Print, exactly as given, each line of the data from the line containing "Recreate this object" up to and including its last line.

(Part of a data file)
-- BEGIN --

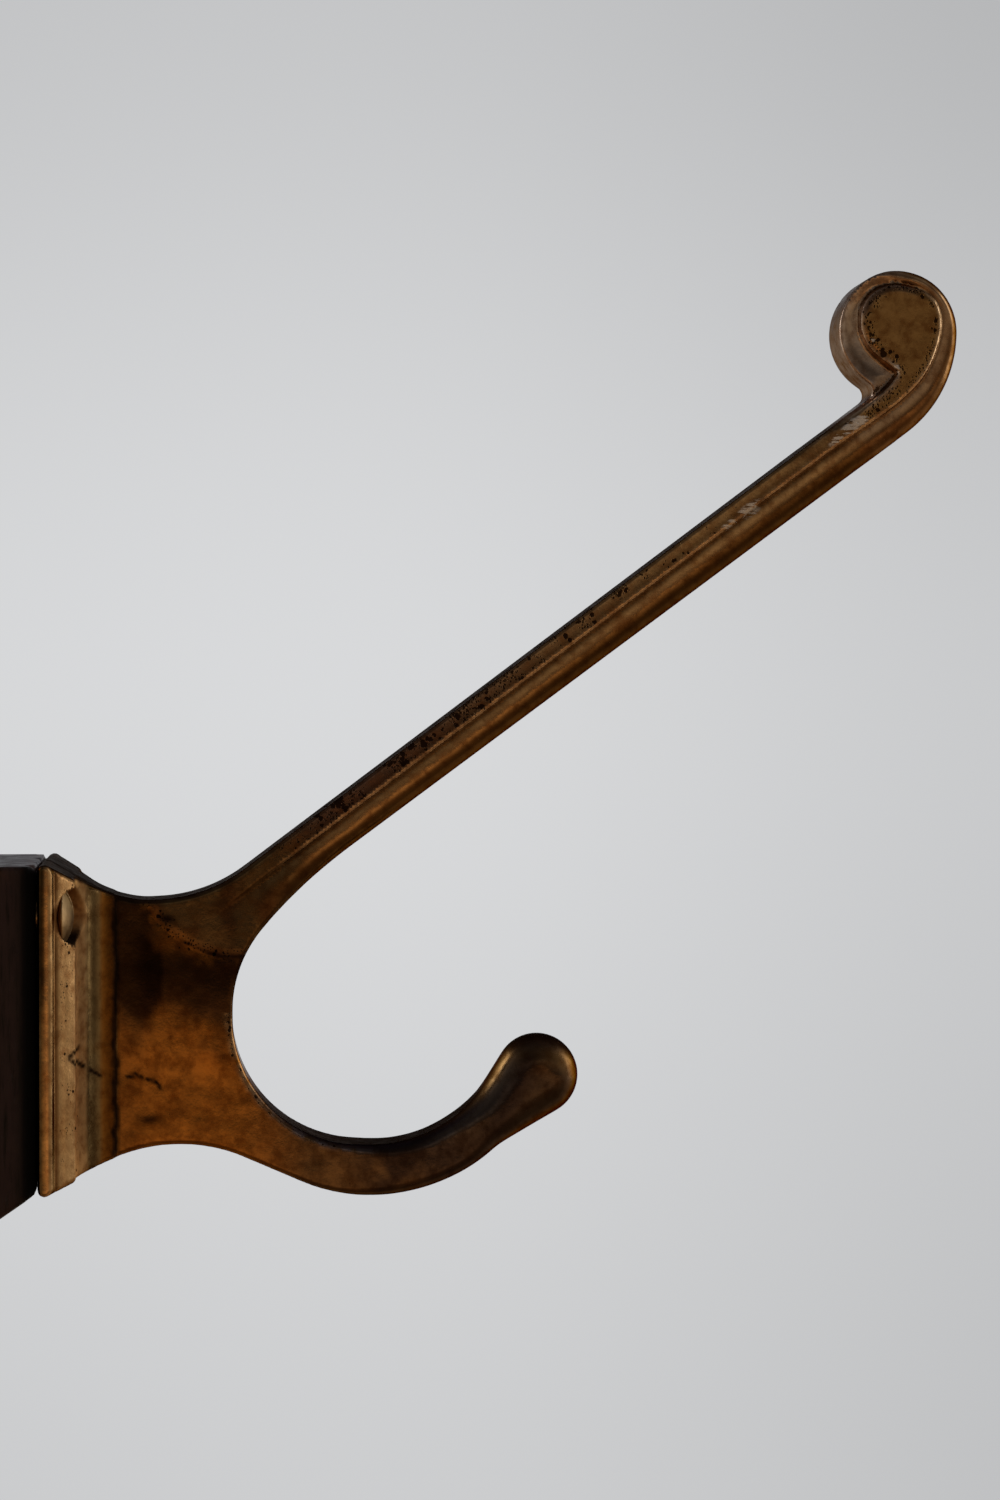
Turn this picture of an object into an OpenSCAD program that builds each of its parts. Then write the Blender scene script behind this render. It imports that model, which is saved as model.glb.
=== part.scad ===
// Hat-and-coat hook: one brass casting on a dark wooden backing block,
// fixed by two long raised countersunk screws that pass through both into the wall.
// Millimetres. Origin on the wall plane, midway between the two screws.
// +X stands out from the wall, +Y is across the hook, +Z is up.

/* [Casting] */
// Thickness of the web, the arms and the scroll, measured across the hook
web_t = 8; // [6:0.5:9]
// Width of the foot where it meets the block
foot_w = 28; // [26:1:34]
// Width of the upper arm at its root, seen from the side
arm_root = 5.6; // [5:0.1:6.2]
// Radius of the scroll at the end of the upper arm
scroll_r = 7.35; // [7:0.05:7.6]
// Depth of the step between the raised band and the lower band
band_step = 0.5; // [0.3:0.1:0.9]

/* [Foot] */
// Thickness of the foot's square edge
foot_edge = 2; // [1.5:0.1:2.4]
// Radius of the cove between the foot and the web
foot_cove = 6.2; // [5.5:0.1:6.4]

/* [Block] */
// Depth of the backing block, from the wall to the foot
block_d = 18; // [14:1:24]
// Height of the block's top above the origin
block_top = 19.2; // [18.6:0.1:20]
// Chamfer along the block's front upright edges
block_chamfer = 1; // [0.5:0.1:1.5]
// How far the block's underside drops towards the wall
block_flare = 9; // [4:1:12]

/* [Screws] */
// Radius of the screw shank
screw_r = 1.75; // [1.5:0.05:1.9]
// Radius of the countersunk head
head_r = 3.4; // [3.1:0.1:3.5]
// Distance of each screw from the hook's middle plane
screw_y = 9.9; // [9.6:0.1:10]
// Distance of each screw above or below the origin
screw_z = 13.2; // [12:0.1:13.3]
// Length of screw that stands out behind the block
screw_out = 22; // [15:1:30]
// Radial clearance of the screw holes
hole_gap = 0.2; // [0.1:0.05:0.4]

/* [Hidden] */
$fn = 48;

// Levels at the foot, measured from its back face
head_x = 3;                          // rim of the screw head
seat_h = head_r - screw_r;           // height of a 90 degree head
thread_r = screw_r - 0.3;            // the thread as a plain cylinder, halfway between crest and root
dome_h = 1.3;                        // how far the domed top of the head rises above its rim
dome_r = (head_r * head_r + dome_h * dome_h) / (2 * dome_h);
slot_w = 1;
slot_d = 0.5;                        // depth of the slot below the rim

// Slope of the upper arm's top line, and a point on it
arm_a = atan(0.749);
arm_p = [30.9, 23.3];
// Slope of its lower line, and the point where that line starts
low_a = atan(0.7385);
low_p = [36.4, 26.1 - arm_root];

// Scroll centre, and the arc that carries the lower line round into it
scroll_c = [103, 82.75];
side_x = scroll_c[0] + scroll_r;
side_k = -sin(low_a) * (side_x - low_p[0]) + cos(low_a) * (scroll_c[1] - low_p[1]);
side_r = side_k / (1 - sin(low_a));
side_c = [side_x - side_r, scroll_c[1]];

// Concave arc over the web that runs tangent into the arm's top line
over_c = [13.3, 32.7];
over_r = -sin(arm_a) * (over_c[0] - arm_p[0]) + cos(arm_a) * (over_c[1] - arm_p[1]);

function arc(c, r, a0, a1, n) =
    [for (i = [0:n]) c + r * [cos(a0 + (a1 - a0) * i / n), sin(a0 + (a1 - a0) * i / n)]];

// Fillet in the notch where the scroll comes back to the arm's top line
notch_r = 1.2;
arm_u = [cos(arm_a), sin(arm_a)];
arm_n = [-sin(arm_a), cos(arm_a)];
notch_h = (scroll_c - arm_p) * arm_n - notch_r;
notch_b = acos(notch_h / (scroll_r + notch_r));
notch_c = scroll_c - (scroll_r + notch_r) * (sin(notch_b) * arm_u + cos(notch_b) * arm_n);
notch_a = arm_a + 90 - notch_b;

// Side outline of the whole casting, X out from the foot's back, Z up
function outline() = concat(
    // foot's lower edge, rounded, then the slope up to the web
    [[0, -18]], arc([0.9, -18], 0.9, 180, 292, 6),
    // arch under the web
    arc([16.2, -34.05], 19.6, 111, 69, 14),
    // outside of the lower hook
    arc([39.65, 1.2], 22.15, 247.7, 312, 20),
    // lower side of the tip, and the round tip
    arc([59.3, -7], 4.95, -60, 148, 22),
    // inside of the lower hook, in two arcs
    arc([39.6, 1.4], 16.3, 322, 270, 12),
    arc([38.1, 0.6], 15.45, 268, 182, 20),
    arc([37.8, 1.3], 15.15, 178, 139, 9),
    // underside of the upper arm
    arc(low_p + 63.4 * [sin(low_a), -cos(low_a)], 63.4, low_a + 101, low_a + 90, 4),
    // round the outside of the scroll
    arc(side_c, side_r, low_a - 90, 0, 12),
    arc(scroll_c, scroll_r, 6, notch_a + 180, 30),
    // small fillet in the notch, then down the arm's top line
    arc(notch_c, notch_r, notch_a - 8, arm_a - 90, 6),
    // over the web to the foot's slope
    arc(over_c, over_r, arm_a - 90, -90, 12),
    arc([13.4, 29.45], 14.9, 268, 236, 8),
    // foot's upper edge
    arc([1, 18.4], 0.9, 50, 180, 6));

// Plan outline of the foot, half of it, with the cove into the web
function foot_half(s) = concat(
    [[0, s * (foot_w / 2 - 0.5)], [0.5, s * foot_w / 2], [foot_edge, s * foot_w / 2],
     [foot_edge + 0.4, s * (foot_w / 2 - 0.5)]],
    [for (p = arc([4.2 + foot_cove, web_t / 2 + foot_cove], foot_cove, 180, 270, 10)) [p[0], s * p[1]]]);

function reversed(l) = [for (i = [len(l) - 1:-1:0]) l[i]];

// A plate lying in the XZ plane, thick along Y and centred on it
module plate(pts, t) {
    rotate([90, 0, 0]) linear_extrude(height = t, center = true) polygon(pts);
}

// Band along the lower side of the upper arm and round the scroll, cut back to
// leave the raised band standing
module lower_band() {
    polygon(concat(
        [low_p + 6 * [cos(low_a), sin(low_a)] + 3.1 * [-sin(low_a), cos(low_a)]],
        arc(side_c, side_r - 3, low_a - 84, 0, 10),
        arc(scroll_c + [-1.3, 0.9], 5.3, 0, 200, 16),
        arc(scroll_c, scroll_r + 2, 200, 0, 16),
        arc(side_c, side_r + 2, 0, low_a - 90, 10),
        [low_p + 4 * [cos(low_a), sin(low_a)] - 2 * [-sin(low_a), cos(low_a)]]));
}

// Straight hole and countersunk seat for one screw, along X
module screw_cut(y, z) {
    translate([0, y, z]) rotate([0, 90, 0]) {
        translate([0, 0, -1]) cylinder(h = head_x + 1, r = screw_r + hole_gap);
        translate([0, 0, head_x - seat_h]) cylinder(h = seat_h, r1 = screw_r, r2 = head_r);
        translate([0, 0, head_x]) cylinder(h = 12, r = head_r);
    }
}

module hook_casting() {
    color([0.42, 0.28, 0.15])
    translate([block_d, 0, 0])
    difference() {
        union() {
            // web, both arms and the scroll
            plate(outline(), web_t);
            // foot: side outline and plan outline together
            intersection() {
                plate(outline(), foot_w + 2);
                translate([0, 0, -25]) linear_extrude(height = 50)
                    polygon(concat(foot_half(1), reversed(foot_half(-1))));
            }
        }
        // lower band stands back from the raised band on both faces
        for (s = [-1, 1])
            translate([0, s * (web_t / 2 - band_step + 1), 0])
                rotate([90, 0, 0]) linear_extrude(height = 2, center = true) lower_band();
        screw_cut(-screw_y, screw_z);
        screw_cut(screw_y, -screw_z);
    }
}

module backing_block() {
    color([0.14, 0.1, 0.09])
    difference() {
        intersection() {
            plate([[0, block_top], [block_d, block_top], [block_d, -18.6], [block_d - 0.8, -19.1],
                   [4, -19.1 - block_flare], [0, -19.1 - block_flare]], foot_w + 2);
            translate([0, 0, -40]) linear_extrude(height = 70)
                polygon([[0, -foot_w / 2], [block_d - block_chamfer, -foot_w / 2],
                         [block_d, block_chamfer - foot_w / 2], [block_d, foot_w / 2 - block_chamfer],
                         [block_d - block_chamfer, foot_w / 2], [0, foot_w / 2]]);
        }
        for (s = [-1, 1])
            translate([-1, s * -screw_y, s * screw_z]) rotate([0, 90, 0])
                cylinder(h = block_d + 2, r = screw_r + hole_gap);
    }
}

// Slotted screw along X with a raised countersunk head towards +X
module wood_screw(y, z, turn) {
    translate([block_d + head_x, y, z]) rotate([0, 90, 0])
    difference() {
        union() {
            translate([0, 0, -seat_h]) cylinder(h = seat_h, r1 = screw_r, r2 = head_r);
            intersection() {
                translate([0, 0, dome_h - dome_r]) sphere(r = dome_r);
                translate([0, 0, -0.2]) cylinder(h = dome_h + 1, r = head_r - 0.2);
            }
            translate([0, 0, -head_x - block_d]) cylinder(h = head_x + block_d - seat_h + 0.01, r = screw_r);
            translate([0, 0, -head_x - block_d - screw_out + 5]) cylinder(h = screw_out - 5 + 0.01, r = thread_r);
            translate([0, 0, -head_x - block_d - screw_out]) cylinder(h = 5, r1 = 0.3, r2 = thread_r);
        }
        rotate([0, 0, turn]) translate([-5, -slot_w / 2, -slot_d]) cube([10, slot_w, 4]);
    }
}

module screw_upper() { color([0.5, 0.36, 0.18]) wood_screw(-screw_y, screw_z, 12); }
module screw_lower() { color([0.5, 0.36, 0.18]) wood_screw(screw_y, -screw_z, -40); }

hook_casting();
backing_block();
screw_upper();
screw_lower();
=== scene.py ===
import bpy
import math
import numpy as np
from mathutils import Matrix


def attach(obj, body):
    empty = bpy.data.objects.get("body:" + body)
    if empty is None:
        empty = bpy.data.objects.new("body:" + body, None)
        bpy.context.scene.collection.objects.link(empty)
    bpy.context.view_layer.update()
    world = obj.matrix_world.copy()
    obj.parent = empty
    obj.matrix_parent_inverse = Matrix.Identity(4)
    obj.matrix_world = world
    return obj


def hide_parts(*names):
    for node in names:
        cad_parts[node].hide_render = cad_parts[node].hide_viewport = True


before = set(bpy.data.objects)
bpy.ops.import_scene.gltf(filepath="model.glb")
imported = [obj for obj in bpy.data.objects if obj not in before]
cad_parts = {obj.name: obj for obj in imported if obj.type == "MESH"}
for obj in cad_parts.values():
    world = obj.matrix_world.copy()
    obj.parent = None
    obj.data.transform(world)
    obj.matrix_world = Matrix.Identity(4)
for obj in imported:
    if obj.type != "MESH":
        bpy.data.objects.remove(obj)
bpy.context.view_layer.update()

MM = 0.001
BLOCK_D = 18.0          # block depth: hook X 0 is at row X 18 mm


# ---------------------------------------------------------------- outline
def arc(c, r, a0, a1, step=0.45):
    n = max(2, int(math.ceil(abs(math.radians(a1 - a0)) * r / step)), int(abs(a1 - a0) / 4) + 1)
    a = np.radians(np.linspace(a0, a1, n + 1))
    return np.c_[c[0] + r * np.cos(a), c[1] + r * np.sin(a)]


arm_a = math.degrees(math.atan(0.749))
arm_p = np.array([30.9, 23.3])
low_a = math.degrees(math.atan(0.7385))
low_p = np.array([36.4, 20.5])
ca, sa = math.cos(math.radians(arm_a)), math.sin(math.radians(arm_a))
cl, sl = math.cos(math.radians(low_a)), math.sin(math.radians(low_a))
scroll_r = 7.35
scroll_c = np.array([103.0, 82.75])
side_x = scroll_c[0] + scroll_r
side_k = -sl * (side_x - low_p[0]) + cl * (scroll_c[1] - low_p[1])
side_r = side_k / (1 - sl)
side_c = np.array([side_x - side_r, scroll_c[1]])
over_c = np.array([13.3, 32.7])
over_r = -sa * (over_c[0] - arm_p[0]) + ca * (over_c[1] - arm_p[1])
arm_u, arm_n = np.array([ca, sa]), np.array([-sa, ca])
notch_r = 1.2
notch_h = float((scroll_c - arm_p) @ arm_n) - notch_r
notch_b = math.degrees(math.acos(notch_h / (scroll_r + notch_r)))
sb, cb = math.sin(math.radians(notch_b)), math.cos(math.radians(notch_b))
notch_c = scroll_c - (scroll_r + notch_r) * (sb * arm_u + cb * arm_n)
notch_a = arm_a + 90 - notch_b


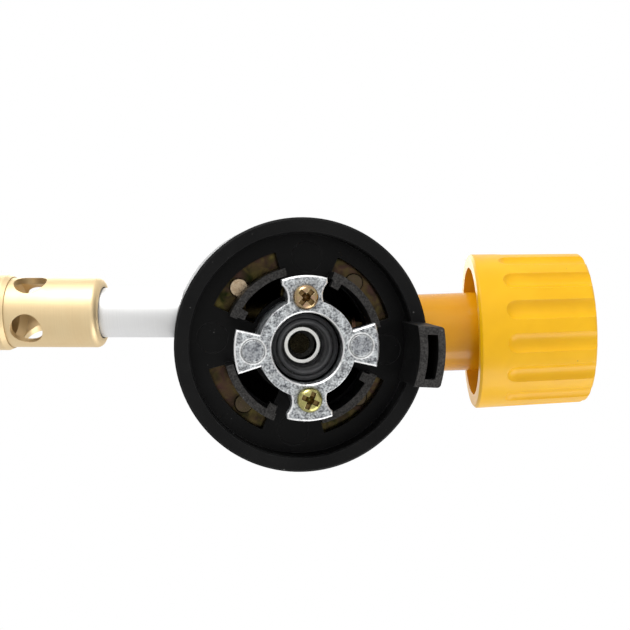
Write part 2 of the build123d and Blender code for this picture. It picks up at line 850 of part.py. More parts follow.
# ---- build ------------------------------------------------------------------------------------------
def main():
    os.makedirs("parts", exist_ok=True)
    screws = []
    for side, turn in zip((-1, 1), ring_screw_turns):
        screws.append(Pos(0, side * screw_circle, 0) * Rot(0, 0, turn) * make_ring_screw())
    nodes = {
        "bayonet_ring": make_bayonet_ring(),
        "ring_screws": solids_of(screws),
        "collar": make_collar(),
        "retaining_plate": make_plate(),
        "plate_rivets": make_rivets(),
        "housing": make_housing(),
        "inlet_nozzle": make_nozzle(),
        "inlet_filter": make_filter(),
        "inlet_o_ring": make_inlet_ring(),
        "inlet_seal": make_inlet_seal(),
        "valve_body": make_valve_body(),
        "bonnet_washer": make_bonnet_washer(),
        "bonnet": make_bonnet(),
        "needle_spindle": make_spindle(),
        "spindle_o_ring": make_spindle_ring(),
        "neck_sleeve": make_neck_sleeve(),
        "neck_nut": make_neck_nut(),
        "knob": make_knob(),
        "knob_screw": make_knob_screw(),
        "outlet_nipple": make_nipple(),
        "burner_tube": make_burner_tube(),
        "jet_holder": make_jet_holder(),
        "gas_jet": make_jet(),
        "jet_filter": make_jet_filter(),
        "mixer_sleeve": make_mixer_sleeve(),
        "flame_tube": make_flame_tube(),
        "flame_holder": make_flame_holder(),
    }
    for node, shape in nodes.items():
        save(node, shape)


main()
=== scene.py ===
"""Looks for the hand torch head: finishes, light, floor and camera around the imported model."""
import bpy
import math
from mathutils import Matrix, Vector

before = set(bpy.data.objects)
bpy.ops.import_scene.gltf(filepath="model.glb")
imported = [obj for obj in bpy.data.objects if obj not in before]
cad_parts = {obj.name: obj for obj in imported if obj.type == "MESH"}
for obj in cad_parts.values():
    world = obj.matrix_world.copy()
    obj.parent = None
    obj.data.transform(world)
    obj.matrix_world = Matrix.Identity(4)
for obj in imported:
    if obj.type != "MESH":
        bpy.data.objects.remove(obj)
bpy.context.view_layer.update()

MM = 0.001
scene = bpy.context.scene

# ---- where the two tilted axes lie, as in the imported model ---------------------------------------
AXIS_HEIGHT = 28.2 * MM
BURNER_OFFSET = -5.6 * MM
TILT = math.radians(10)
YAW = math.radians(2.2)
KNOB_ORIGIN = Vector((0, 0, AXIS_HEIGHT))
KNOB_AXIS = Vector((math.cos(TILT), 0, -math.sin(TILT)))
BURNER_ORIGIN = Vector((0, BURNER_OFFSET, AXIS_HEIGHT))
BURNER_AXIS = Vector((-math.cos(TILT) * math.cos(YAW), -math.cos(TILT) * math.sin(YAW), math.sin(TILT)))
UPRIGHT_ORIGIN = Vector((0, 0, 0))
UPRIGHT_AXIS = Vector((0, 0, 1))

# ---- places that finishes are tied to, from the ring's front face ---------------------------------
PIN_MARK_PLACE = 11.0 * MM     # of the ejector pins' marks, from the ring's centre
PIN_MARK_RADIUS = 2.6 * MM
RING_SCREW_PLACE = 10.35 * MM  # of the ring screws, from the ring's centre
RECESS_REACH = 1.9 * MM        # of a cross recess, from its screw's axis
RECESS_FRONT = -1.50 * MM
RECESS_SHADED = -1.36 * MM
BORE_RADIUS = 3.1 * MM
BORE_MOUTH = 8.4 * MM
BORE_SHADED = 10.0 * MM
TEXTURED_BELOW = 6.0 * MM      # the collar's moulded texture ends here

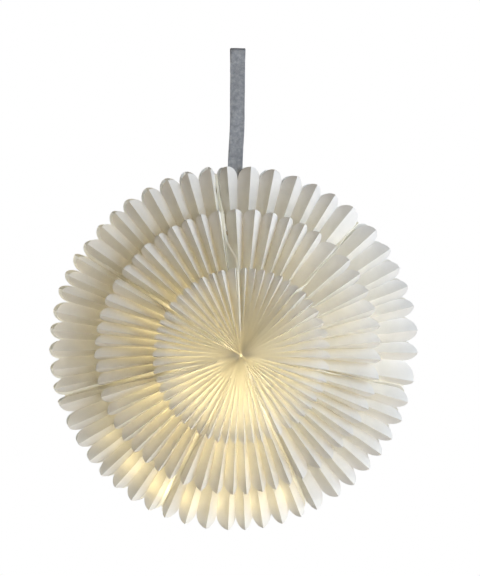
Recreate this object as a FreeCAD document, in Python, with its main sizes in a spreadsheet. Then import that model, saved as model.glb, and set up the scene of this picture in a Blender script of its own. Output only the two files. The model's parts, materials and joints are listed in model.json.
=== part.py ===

-- END --

Written reply
Recreate this object as a FreeCAD document, in Python, with its main sizes in a spreadsheet. Then import that model, saved as model.glb, and set up the scene of this picture in a Blender script of its own. Output only the two files. The model's parts, materials and joints are listed in model.json.
=== part.py ===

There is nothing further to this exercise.